Update: As of now the lastest release of Arch linux works like a charm, I'm running dwm on it and its the best thing that could happen to a netbook.
Otherwise a netbook is the best way to roam around with a full-fledged linux box in your back pack. I sync my mails offline, catch them up whenever you got time. Play school-time Super Nintendo roms when bored. Catchup an Anime while coming back home from college. Experimenting with some code when it comes to mind. Giving presentations wherever you may be, writing down your thoughts as they come to your mind anytime anywhere, and what not...
New upcoming models from asus are even more awesome - 1201N - metal body - 2GB ram - 1366x768 killer resolution! - 256 MB Nvidia ION all for around $499
Labels: asus, eee pc, netbook, productivity, ubuntu
6 Comments:
It's a cool little monster like you said. But playing HD videos was a PITA in mine. It becomes jerky all teh time. I tried it in VLC. Did you use any different codecs?
Try mplayer once, I usually play anime in mplayer, vlc works fine for divx rips, etc. I haven't tried anything above 720p though. Did you try playing something like 1080p ?
Forgot to mention, wireless may not work out of the box on Ubuntu, get the XP driver and add it using ndiswrapper.
I am still on Jolicloud. They support this model. So everything worked out out of box with the pre final version. And I tried 720p only. Will try in mplayer now. Thanks Abhishek :)

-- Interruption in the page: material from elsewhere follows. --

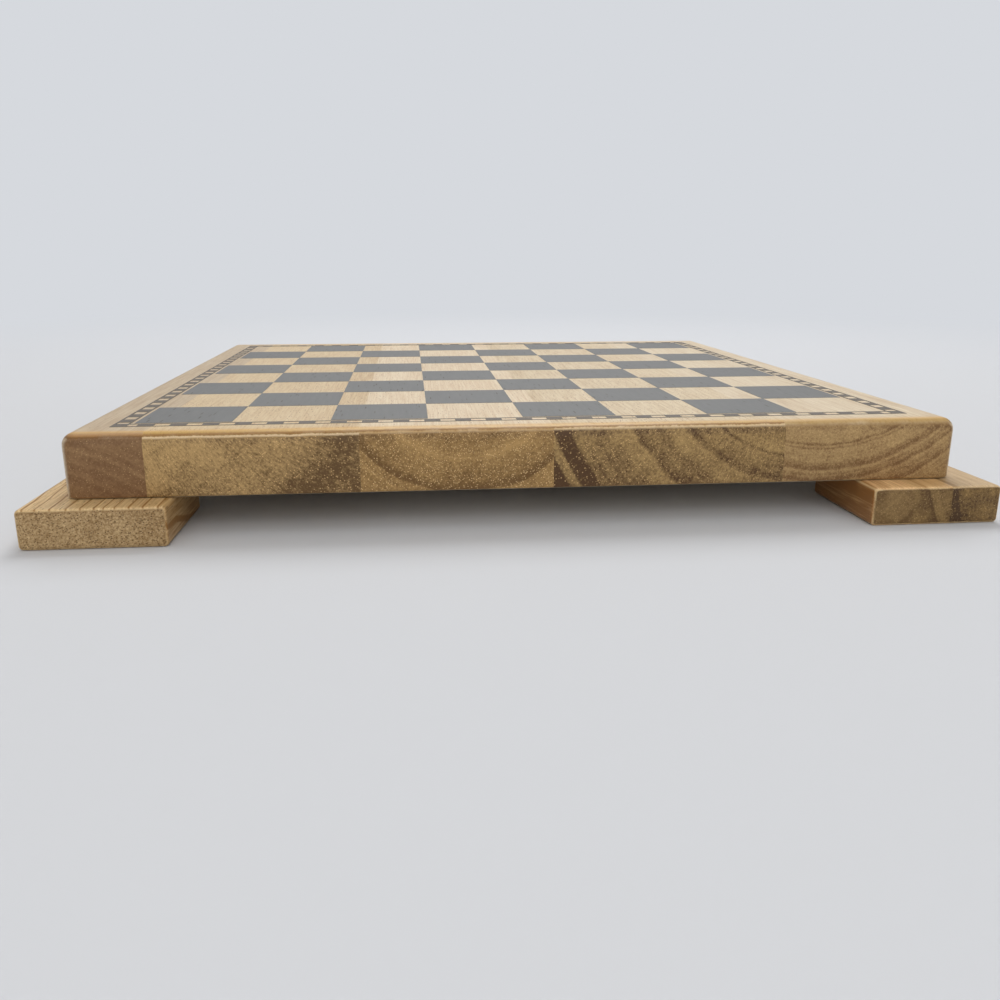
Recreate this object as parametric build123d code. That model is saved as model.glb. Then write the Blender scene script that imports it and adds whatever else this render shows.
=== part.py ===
from build123d import *
import os

# Checkerboard: a square board of five edge-glued hardwood staves with a
# printed 8 x 8 field and dashed border, standing on four square corner feet
# that reach out past its sides. Millimetres, +Z up. The origin is the middle
# of the footprint, on the surface the feet stand on. The front edge is at -Y.

# Printed field and border
square = 32.0            # side of one playing square
squares_per_side = 8
field_gap = 1.1          # bare line inside the border, which trims the outermost squares
border_line = 0.65       # each of the two lines that bound the border
dash_zone = 3.7          # width of the dashes between those lines
dash_count = 25          # dark dashes between two corner blocks
dash_length = 5.3
end_light = 3.0          # bare space between a corner block and the first dash
ink_thickness = 0.1
ink_corner = 0.25        # rounding of a printed corner, so squares only nearly meet

# Board
plain_rim = 12.0         # bare wood outside the border
board_thickness = 20.5
top_round = 4.0
bottom_round = 1.0
corner_round = 4.5       # more than the top edge, so that its round can turn the corner
left_stave_width = 25.0
right_stave_width = 60.0
middle_stave_shares = [66, 62, 77]   # the three staves between share the rest like this

# Corner feet
foot_side = 44.0
foot_thickness = 12.7
foot_overhang = 11.0     # reach past the board's edge, both ways
foot_ease = 1.5          # eased edges and corners
outer_strip_width = 17.1   # strips of the front right foot; the inner one takes the rest
middle_strip_width = 13.0

# Countersunk wood screws, two up through each foot into the board
screw_length = 25.0
screw_head_diameter = 8.0
screw_head_rim = 0.4     # straight rim under the flat of the head
screw_thread_diameter = 4.0
screw_core_diameter = 2.8
thread_pitch = 1.8
thread_crest = 0.3       # flat on top of each ridge
tip_length = 3.0
head_recess = 0.5        # how far the head lies above the floor
cross_width = 1.1        # slots of the cross recess
cross_span = 4.2
cross_depth = 1.5
screw_off_outer_joint = 5.65   # both screws miss the glue joints of the front right foot:
screw_off_inner_joint = 2.65   # one stands inside its outer joint, one inside its inner one
thread_clearance = 0.15
seat_clearance = 0.05
tip_clearance = 0.3

# Worked out from the sizes above
field_side = squares_per_side * square
border_width = dash_zone + 2 * border_line
border_inner = field_side
border_outer = border_inner + 2 * border_width
board_side = border_outer + 2 * plain_rim
board_bottom = foot_thickness
board_top = board_bottom + board_thickness
half_board = board_side / 2
dash_pitch = (border_inner - 2 * end_light - dash_length) / (dash_count - 1)
foot_outer = half_board + foot_overhang
foot_inner = foot_outer - foot_side
foot_centre = (foot_outer + foot_inner) / 2
outer_joint = foot_outer - outer_strip_width
inner_joint = outer_joint - middle_strip_width
thread_radius = screw_thread_diameter / 2
core_radius = screw_core_diameter / 2
head_radius = screw_head_diameter / 2
cone_height = head_radius - core_radius   # a 90 degree countersink

LOW = (Align.CENTER, Align.CENTER, Align.MIN)


def rounded_board():
    """The glued-up blank: upright corners, then the top and bottom edges."""
    blank = Pos(0, 0, board_bottom) * Box(board_side, board_side, board_thickness, align=LOW)
    blank = fillet(blank.edges().filter_by(Axis.Z), corner_round)
    blank = fillet(blank.faces().sort_by(Axis.Z)[-1].edges(), top_round)
    return fillet(blank.faces().sort_by(Axis.Z)[0].edges(), bottom_round)


def cut_in_strips(blank, planes):
    """Pieces of a blank, from the left, between upright planes across X."""
    box = blank.bounding_box()
    strips = []
    for left, right in zip(planes, planes[1:]):
        slab = Box(right - left, 2 * box.size.Y, 2 * box.size.Z)
        strips.append(blank & Pos((left + right) / 2, box.center().Y, box.center().Z) * slab)
    return strips


def stave_planes():
    """The board's left face, its four glue joints and its right face."""
    joint = left_stave_width - half_board
    planes = [-half_board, joint]
    shared = board_side - left_stave_width - right_stave_width
    for share in middle_stave_shares:
        joint += shared * share / sum(middle_stave_shares)
        planes.append(joint)
    return planes + [half_board]


def screw_places(side_x, side_y):
    """The two screws of one foot, on a diagonal across its corner of the board."""
    outer = outer_joint - screw_off_outer_joint
    inner = inner_joint - screw_off_inner_joint
    return [(side_x * outer, side_y * inner), (side_x * inner, side_y * outer)]


def screw_hole(x, y):
    """The room a screw takes: countersink, then one bore past its tip."""
    rim_top = head_recess + screw_head_rim
    wide = head_radius + seat_clearance
    narrow = thread_radius + thread_clearance
    sink = Cylinder(wide, rim_top, align=LOW)
    cone = Pos(0, 0, rim_top) * Cone(wide, narrow, wide - narrow, align=LOW)
    bore = Cylinder(narrow, head_recess + screw_length + tip_clearance, align=LOW)
    return Pos(x, y, 0) * (sink + cone + bore)


def screw():
    """One screw standing on its head, its flat at z = 0 and its tip up."""
    neck = screw_head_rim + cone_height
    shoulder = screw_length - tip_length
    outline = [
        (0, 0),
        (head_radius, 0),
        (head_radius, screw_head_rim),
        (core_radius, neck),
    ]
    flank = (thread_pitch - thread_crest) / 2
    ridge_count = int((shoulder - neck) / thread_pitch)
    for ridge in range(ridge_count):
        foot = shoulder - (ridge_count - ridge) * thread_pitch
        outline += [
            (core_radius, foot),
            (thread_radius, foot + flank),
            (thread_radius, foot + flank + thread_crest),
        ]
    outline += [(core_radius, shoulder), (0, screw_length)]
    body = revolve(Plane.XZ * make_face(Polyline(outline, close=True)), Axis.Z)
    slot = Box(cross_span, cross_width, cross_depth, align=LOW)
    return body - slot - Rot(0, 0, 90) * slot


def foot_blank(side_x, side_y):
    """One square foot with eased edges, in its corner."""
    foot = Pos(side_x * foot_centre, side_y * foot_centre, 0) * Box(
        foot_side, foot_side, foot_thickness, align=LOW
    )
    foot = fillet(foot.edges().filter_by(Axis.Z), foot_ease)
    rims = foot.faces().sort_by(Axis.Z)
    return fillet(rims[0].edges() + rims[-1].edges(), foot_ease)


def ink_film(sketch):
    """A flat printed shape with the ink's thickness, on the playing surface."""
    return Pos(0, 0, board_top) * extrude(sketch, ink_thickness)


def dark_squares():
    """Every second square, beginning with the front left one."""
    shape = RectangleRounded(square, square, ink_corner)
    inside = Rectangle(field_side - 2 * field_gap, field_side - 2 * field_gap)
    first = -field_side / 2 + square / 2
    return [
        ink_film(Pos(first + column * square, first + row * square) * shape & inside)
        for row in range(squares_per_side)
        for column in range(squares_per_side)
        if (row + column) % 2 == 0
    ]


def border():
    """A frame of ink with a row of bare windows along each side."""
    frame = Rectangle(border_outer, border_outer) - Rectangle(border_inner, border_inner)
    first_dash = -border_inner / 2 + end_light
    edges = [-border_inner / 2]
    for dash in range(dash_count):
        edges += [first_dash + dash * dash_pitch, first_dash + dash * dash_pitch + dash_length]
    edges.append(border_inner / 2)
    windows = Sketch()
    for start, end in zip(edges[0::2], edges[1::2]):
        window = Rectangle(end - start, dash_zone)
        windows += Pos((start + end) / 2, -(border_inner + border_width) / 2) * window
    for turn in range(4):
        frame -= Rot(0, 0, 90 * turn) * windows
    return ink_film(frame)


def write(name, solids):
    """One file for each named piece or group of like pieces."""
    flat = [solid for shape in solids for solid in shape.solids()]
    whole = flat[0] if len(flat) == 1 else Compound(children=flat)
    export_step(whole, f"parts/{name}.step")


os.makedirs("parts", exist_ok=True)

corners = {
    "front_left": (-1, -1),
    "front_right": (1, -1),
    "back_left": (-1, 1),
    "back_right": (1, 1),
}
places = [place for sides in corners.values() for place in screw_places(*sides)]
holes = [screw_hole(x, y) for x, y in places]

drilled_board = rounded_board() - holes
for number, stave in enumerate(cut_in_strips(drilled_board, stave_planes()), 1):
    write(f"stave_{number}", [stave])

for corner, (side_x, side_y) in corners.items():
    foot = foot_blank(side_x, side_y) - holes
    if corner == "front_right":
        strips = cut_in_strips(foot, [foot_inner, inner_joint, outer_joint, foot_outer])
        for name, strip in zip(("inner", "middle", "outer"), strips):
            write(f"foot_{corner}_{name}_strip", [strip])
    else:
        write(f"foot_{corner}", [foot])

one_screw = screw()
write("foot_screws", [Pos(x, y, head_recess) * one_screw for x, y in places])
write("printed_dark_squares", dark_squares())
write("printed_border", [border()])
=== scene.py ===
import math

import bmesh
import bpy
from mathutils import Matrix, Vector


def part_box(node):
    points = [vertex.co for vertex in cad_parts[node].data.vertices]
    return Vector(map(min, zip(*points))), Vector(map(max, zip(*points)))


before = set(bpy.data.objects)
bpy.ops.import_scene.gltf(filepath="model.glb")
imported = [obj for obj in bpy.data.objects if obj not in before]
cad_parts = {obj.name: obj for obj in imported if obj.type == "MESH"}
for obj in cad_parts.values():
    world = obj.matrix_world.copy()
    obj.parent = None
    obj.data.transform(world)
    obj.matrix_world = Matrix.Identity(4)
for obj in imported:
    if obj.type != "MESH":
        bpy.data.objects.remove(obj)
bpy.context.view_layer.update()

# A checkerboard of five glued hardwood staves on four corner feet.
# Objects are in metres. Lengths in materials are millimetres, as a maker would give them.
MM = 0.001

# Heights and the front face, read from the frame
board_low, board_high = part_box("stave_1")
BOARD_FRONT = board_low[1] / MM
BOARD_TOP = board_high[2] / MM

# Where the finish changes tone, and where painted shade and painted sheen begin, in millimetres
LOW_SHADE_STARTS = 4.0    # below the top of the board
LOW_SHADE_FULL = 19.0
AMBER_STARTS = 8.5       # in from the front and back faces
AMBER_FULL = 4.0         # where the rounded edge begins

# Wood pattern, in millimetres
RING_WOBBLE = 2.2        # how far the noise moves a ring
LINE_SPACING = 3.4       # thin dark lines on long grain
STEADY_DEPTH = 60.0      # the pith's wandering fades in over this
BUMP_DEPTH = 0.1         # relief of fibres and vessels

# Roughness of lacquer on each kind of grain
LONG_GRAIN_ROUGHNESS = 0.42
END_GRAIN_ROUGHNESS = 0.62


def linear(hex_colour, alpha=1.0):
    """An sRGB hex value as Blender's linear colour."""
    parts = [int(hex_colour[i:i + 2], 16) / 255 for i in (0, 2, 4)]
    flat = [p / 12.92 if p <= 0.04045 else ((p + 0.055) / 1.055) ** 2.4 for p in parts]
    return (*flat, alpha)


def node(tree, kind, inputs=None, stops=None, **settings):
    """Adds a node with its settings, fills its inputs and returns its outputs.

    Stops are the (place, colour) pairs of a colour ramp."""
    made = tree.nodes.new(kind)
    for name, value in settings.items():
        setattr(made, name, value)
    for key, value in (inputs or {}).items():
        if isinstance(value, bpy.types.NodeSocket):
            tree.links.new(value, made.inputs[key])
        else:
            made.inputs[key].default_value = value
    if stops:
        band = made.color_ramp
        for place, colour in stops[1:-1]:
            band.elements.new(place).color = colour
        for element, (place, colour) in ((band.elements[0], stops[0]), (band.elements[-1], stops[-1])):
            element.position = place
            element.color = colour
    return made.outputs


def material(name):
    """A new material with an empty tree, a Principled shader and its output."""
    made = bpy.data.materials.new(name)
    made.use_nodes = True
    tree = made.node_tree
    tree.nodes.clear()
    shader = tree.nodes.new("ShaderNodeBsdfPrincipled")
    output = tree.nodes.new("ShaderNodeOutputMaterial")
    tree.links.new(shader.outputs[0], output.inputs[0])
    return made, tree, shader


def grey(value):
    """A ramp colour that carries one number."""
    return (value, value, value, 1.0)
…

oh nice! seems like they too have been pondering about the graphics card issue - http://building.jolicloud.com/2009/11/17/the-quest-for-implementing-support-for-the-gma500-chipset/
I noticed performance issues on 1920x1080 external monitor and 720p videos, vlc fails while mplayer still tried to perform decently. this is without hardware acceleration of any sort, the poulsbo chipset is yet to see some light of support in many distros.